Straf- und Zivilrecht indes basieren teilweise auf der britischen Straf- und Militärgesetzgebung der 30er Jahre, dem französischen Zivilrecht, dem osmanischen Besitzrecht. Auch die Todesstrafe wird auf der Grundlage säkularer, auf europäischen Vorlagen basierender Gesetze vollstreckt.
Aus deutscher Sicht wäre eine Vereinbarung erstrebenswert, wie man sie mit Katar getroffen hatte. Dort sollen Soldaten, die gegen Gesetze verstoßen haben, einfach ausgeflogen werden. »Fur uns ist das keine akzeptable Lösung«, sagt Justizminister Ahwad Maschagbeh. »Wir müssen sicher sein, dass Rechtsverstöße auch tatsächlich geahndet werden.
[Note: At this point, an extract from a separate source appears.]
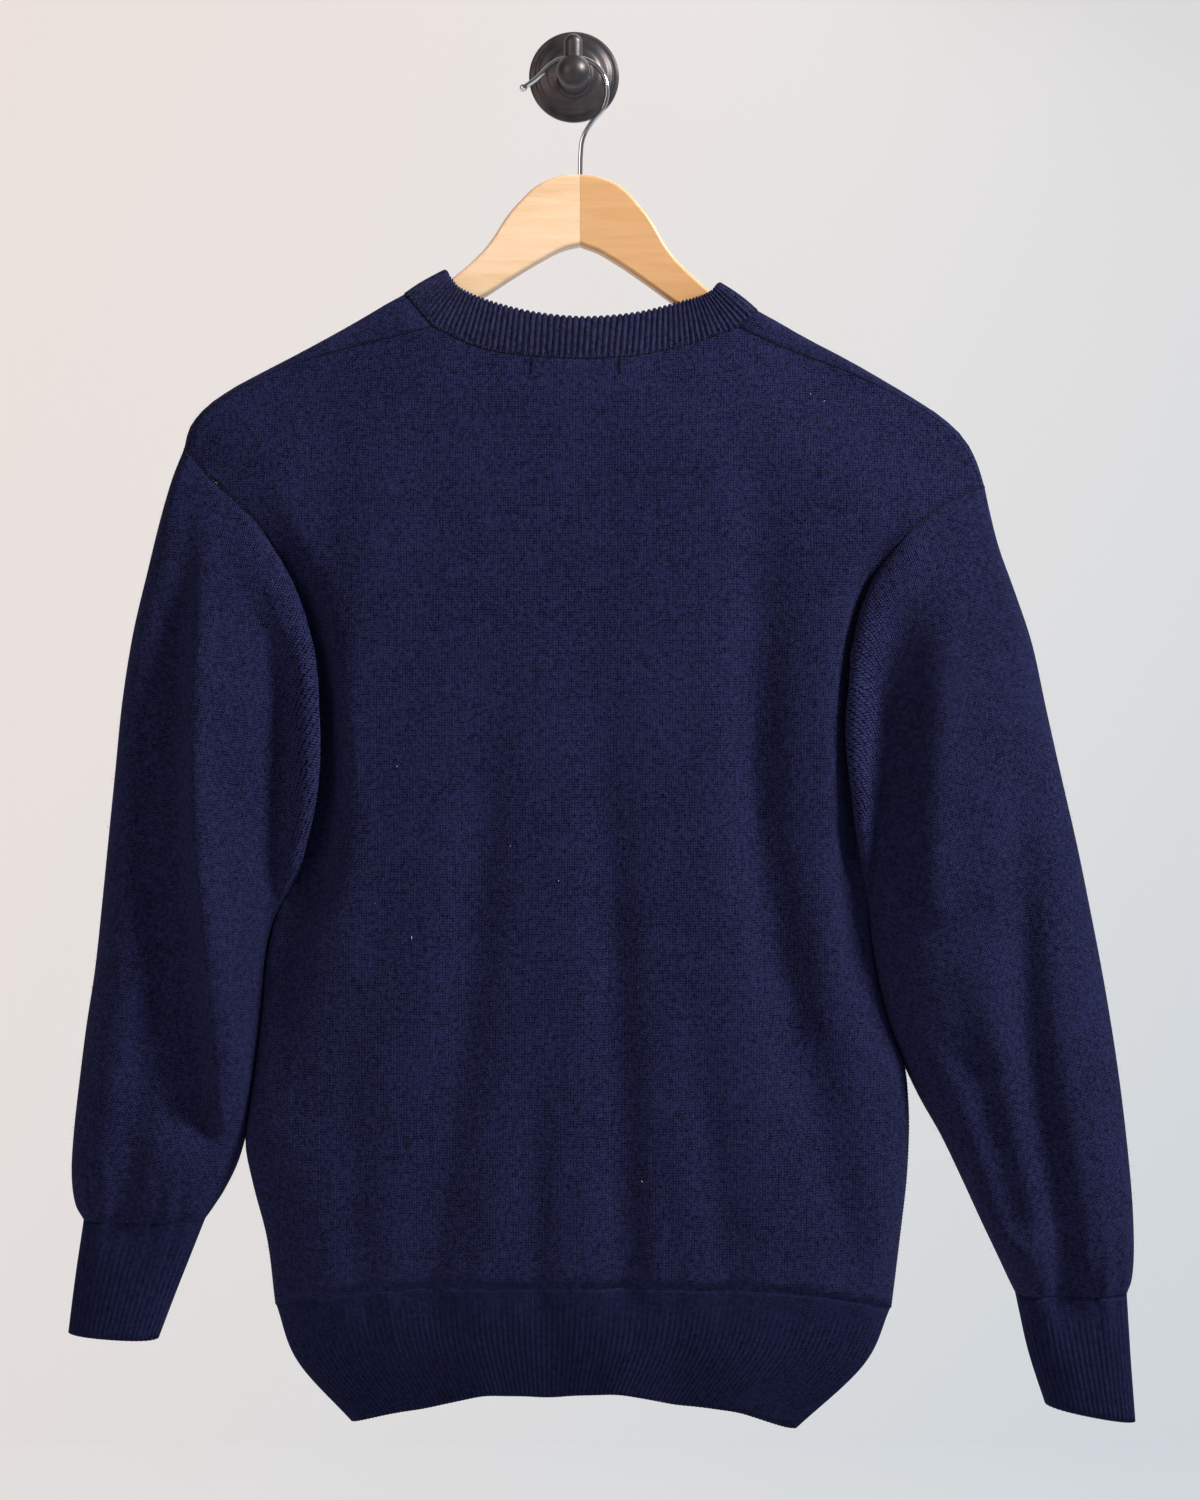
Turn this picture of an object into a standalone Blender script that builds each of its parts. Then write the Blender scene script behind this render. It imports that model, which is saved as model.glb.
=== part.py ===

Außerdem muss klar geregelt werden, wie zivilrechtliche Ansprüche gehandhabt werden sollen.«
Er verweist auf die komplizierte Rechtslage: »Wir haben ein Rechtsgutachten in Auftrag gegeben, dass uns dabei helfen soll zu verstehen, was passiert, wenn ein Deutscher in Jordanien eine Tat begeht und in Deutschland vor Gericht gestellt werden soll«, sagt Maschagbeh. Gemäß § 7 Absatz 2 des deutschen Strafgesetzbuches gilt das deutsche Strafrecht, wenn der Täter Deutscher ist, oder es geworden ist und die Tat auch am Tatort strafbar ist. Geklärt werden müssten dann aber auch verfahrensrechtliche Fragen.
Die Zusammenarbeit zwischen den Justizbehörden ist bislang mangels bisheriger Notwendigkeit kaum eingespielt; eventuelle Prozesse dürften deshalb kompliziert und teuer werden. In zivilrechtlichen Fragen, wie beispielsweise bei Schadensersatzforderungen durch Jordanier, komme hinzu, dass Zivilisten die Durchsetzung solcher Ansprüche massiv erschwert werden würde. »Es kann immer mal ein Unfall passieren, und kein Jordanier kann sich einen deutschen Anwalt oder auch nur eine deutsche Gerichtsgebühr leisten; einmal abgesehen von der sprachlichen Barriere«, sagt Maschagbeh. Jordanien wolle deshalb für solche Fälle Sicherheiten verlangen dürfen. »Hinzu kommt, dass wir auch Briten, Amerikaner, Leute von den Vereinten Nationen hier haben und nicht noch zusätzlich zum ohnehin schon komplizierten Recht ein Sonderrecht für Ausländer schaffen wollen.« Probleme habe es übrigens in mehreren Jahrzehnten nur einmal gegeben.
Und zwar vor einigen Wochen, als ein Wachmann der israelischen Botschaft außerhalb des Botschaftsgeländes Schüsse abfeuerte und zwei Menschen getötet wurden. Die Umstände sind ungeklärt. Als sich die israelische Regierung weigerte, den Wachmann durch jordanische Ermittler befragen zu lassen, folgte eine mehrtägige diplomatische Krise samt eines Sturms der Entrüstung, als die jordanische Regierung dem Israeli die Ausreise erlaubte. »Solche eine Situation werden wir definitiv nicht noch einmal zulassen«, sagt Maschagbeh.